To get the result algebraically, simply use binomial expansion on (1+1)^n

@MohammedFarhan-wd6ye 4 месяца назад

I have never liked maths that much, but his voice is so soothing and calm, that I watched through the entire video without even realising.

@nocil134 10 месяцев назад

I ended up using convolutions to calculate the increase in areas per point added. It worked but not as elegant as the one in the video. So cool to see this other way

@Dezdichado1000 10 месяцев назад

One reason why middle school math competitions can be really useful. Those competitions are full of these combinatorics/counting flavor problems that require you to really engage fully and do small cases, formulate + conjecture and prove etc etc. This was a contest problem for me in 6th grade once and I was so certain to have proved the general term to be 2^n via induction.

@Nabbo1501 10 месяцев назад

It's 3AM my brain is not comprehending

@breeze3126 9 месяцев назад

This is so beautiful 😭

@marcioviannajunior9684 10 месяцев назад

That was beautiful, thank you so much for this video

@angeldude101 10 месяцев назад

When we got the final formula of 1 + (n choose 2) + (n choose 4), I recognized that immediately from Clifford Algebra as the size of the even subalgebra... _but only for dimensions less than 6._ Why? Because the actual formula would include (n choose 6), (n choose 8), and so on, which also happens to be 2^(n - 1). On the 6th iteration, you're missing that (n choose 6) part needed to bring it back to a power of 2. Yet again, Pascal's Triangle appears, because it is absolutely everywhere.

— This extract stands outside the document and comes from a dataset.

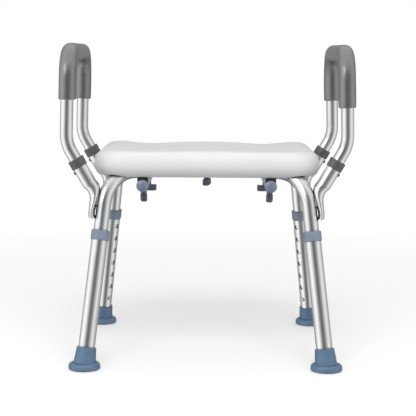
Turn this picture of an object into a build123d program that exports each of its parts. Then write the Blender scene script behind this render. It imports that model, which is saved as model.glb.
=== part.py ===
from build123d import *
import os
from math import atan2, cos, degrees, radians, sin, tan

# A shower stool standing on the floor at z = 0, with its origin under the middle of the seat.
# X runs across the seat from armrest to armrest, Y from front to back. All sizes are millimetres.

# ---- driving dimensions ---------------------------------------------------------------------

# Tubes: outer diameter and wall
LEG_OD, LEG_WALL = 28.6, 1.4
FRAME_OD, FRAME_WALL = 25.4, 1.5
BAR_OD, BAR_WALL = 20.0, 1.4
RECEIVER_OD = 25.6
ARM_OD, ARM_WALL = 22.6, 1.4
GRIP_OD = 31.4

# The leg axis in the quadrant where X and Y are positive: it meets the floor at FLOOR_POINT and
# rises to the middle of the collar at COLLAR_POINT.
FLOOR_POINT = Vector(210.1, 193.0, 0)
COLLAR_POINT = Vector(184.6, 153.1, 228.6)
FRAME_HEIGHT = 335.7          # centre line of the frame tubes below the seat
FRAME_BEND_RADIUS = 66.0

# Distances along the leg axis, from the floor
FOOT_TOP = 38.0
TUBE_BOTTOM = 7.0
BUTTON_STATION = 58.0
HOLE_PITCH, HOLE_COUNT = 25.4, 7
FRAME_TUBE_END = 42.0
LEG_TUBE_TOP = 236.0
COLLAR_BOTTOM, COLLAR_TOP = 224.6, 242.1
HOLE_AZIMUTH = 43.0           # direction the hole row faces, from the front-to-back axis

# Feet and collars
FOOT_OD, FOOT_FLANGE_HEIGHT = 54.8, 12.0
BOOT_BASE_OD, BOOT_TOP_OD = 39.0, 33.6
COLLAR_OD = 32.0
WASHER_THICKNESS = 1.6

# Seat
SEAT_WIDTH, SEAT_DEPTH = 400.0, 300.0
SEAT_BOTTOM, SEAT_TOP = 327.5, 375.0
SEAT_CORNER, SEAT_EDGE = 52.0, 23.5
SEAT_SKIN = 3.2
CHANNEL_SHARE = 0.44          # how far the channels run towards the frame's corners, from the middle
SEAT_CONTOUR = [(0, -1.6), (60, -3.2), (113, -5.6), (152, -1.9), (180, 1.0)]
DRAIN_HOLE = 7.0
DRAIN_PLACES = [(x, y) for x in (-150, -75, 75, 150) for y in (-45, 45)]

# Cross bars under the frame tubes
BAR_X, BAR_HALF = 112.2, 134.0
PLUG_OD, PLUG_DOME, PLUG_STEM = 21.6, 4.6, 16.0
SADDLE_WIDTH, SADDLE_INNER, SADDLE_OUTER = 19.0, 118.0, 131.0
SADDLE_RISE = 4.0             # height of a saddle's lower edge above the bar's centre line

# Quarter-turn latches
LATCH_LENGTH, LATCH_WIDTH, LATCH_HEIGHT = 31.0, 11.6, 11.6
LATCH_NECK_OD, LATCH_NECK = 10.8, 9.6
LATCH_CORNER, LATCH_EASE = 4.0, 2.6
LATCH_FLANGE = 1.8
SCOOP_RADIUS, SCOOP_DEPTH, SCOOP_SHARE = 9.0, 0.9, 0.27   # the finger hollows in a paddle's sides
SPINDLE_OD, SPINDLE_HEAD = 6.0, 10.0
SPINDLE_SUNK = 14.4           # depth of a spindle in its paddle
SOCKET_OD, SOCKET_TOP = 13.0, 360.0
CENTRE_LATCH_TURN = 10.0      # the middle and front paddles stand a little askew
FRONT_LATCH_TURN = 5.0

# Armrests: the ring's centre, the tilt of the receivers, and the arch
RING_POINT = Vector(224.5, 140.0, 353.0)
RECEIVER_TILT = 30.0
ARM_X, ARM_LEAN = 244.4, 0.025     # X of the uprights at the lower bend, inward lean per mm of height
ARM_TOP = 545.3
ARM_LOWER_BEND, ARM_UPPER_BEND = 62.0, 46.0
ARM_ENGAGEMENT = 34.0
GRIP_ENDS = {"left": (463.0, 455.0), "right": (452.0, 454.5)}   # heights of the front and rear ends
RING_OD, RING_LENGTH = 28.8, 16.5
RECEIVER_TOP = 5.0
ARM_BUTTON_STATION = 13.6
RECEIVER_STRAIGHT = 42.0      # the receiver is round down to this distance below its ring
PRESSED_OVALS = [             # the pressed end's height, thickness, width, tilt and lap over the leg
    (258.5, 13.4, 28.0, -6.0, 1.2),
    (290.0, 15.4, 27.5, 0.0, 1.2),
    (303.0, 20.8, 26.0, 17.0, 3.0),
]
PRESSED_WRAP = 1.0            # how far the pressed end reaches round the leg, past its outer side
WELD_OD, WELD_ANGLE = 3.4, 27.0                # bead size, and its place round the leg from the outer side
WELD_BOTTOM, WELD_TOP = 278.0, 296.0

# Snap buttons and their leaf springs
LEG_BUTTON_OD, LEG_BUTTON_PROUD = 8.0, 2.4
ARM_BUTTON_OD, ARM_BUTTON_PROUD = 6.4, 2.6
SPRING_THICKNESS, SPRING_WIDTH = 0.8, 7.0
SPRING_FLAT = (-8.0, 9.0)     # the straight length of each arm, past the button and before the bend
LEG_SPRING_RISE, ARM_SPRING_RISE = 42.0, 28.0

RUN = 0.05                    # radial clearance of a running fit
GAP = 0.3                     # clearance between bodies that only pass each other

# ---- places worked out from them --------------------------------------------------------------

UP_LEG = (COLLAR_POINT - FLOOR_POINT).normalized()
LEG_SIDES = {"fl": (-1, -1), "fr": (1, -1), "rl": (-1, 1), "rr": (1, 1)}
ARM_SIDES = {"left": -1, "right": 1}
FRAME_CORNER = FLOOR_POINT + UP_LEG * (FRAME_HEIGHT / UP_LEG.Z)
FRAME_AZIMUTH = degrees(atan2(FRAME_CORNER.Y, FRAME_CORNER.X))
BAR_HEIGHT = FRAME_HEIGHT - FRAME_OD / 2 - BAR_OD / 2 - RUN
LATCH_Y = BAR_X * tan(radians(FRAME_AZIMUTH))
UP_RECEIVER = Vector(sin(radians(RECEIVER_TILT)), 0, cos(radians(RECEIVER_TILT)))
BUTTON_OUT = Vector(cos(radians(RECEIVER_TILT)), 0, -sin(radians(RECEIVER_TILT)))
ARM_KNEE = RING_POINT.Z + (ARM_X - RING_POINT.X) / tan(radians(RECEIVER_TILT))


def to_quadrant(point, sx, sy):
    """The same point in another quadrant of the stool."""
    return Vector(point.X * sx, point.Y * sy, point.Z)


def leg_point(distance, sx=1, sy=1):
    """A point on a leg's axis, at a distance along it from the floor."""
    return to_quadrant(FLOOR_POINT + UP_LEG * distance, sx, sy)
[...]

@sethhansen1825 10 месяцев назад

you mentioned a couple years ago that a video about the nonexistence of a general quintic solution was in the works or at least being talked about. is that still something we could expect in the future? love your videos so much 😊

@cocowitt24 9 месяцев назад

I had seen n choose k before in several videos, but I never knew how to calculate it. Thanks for the clear explanation! I was even able to find the general form by playing around with it a bit.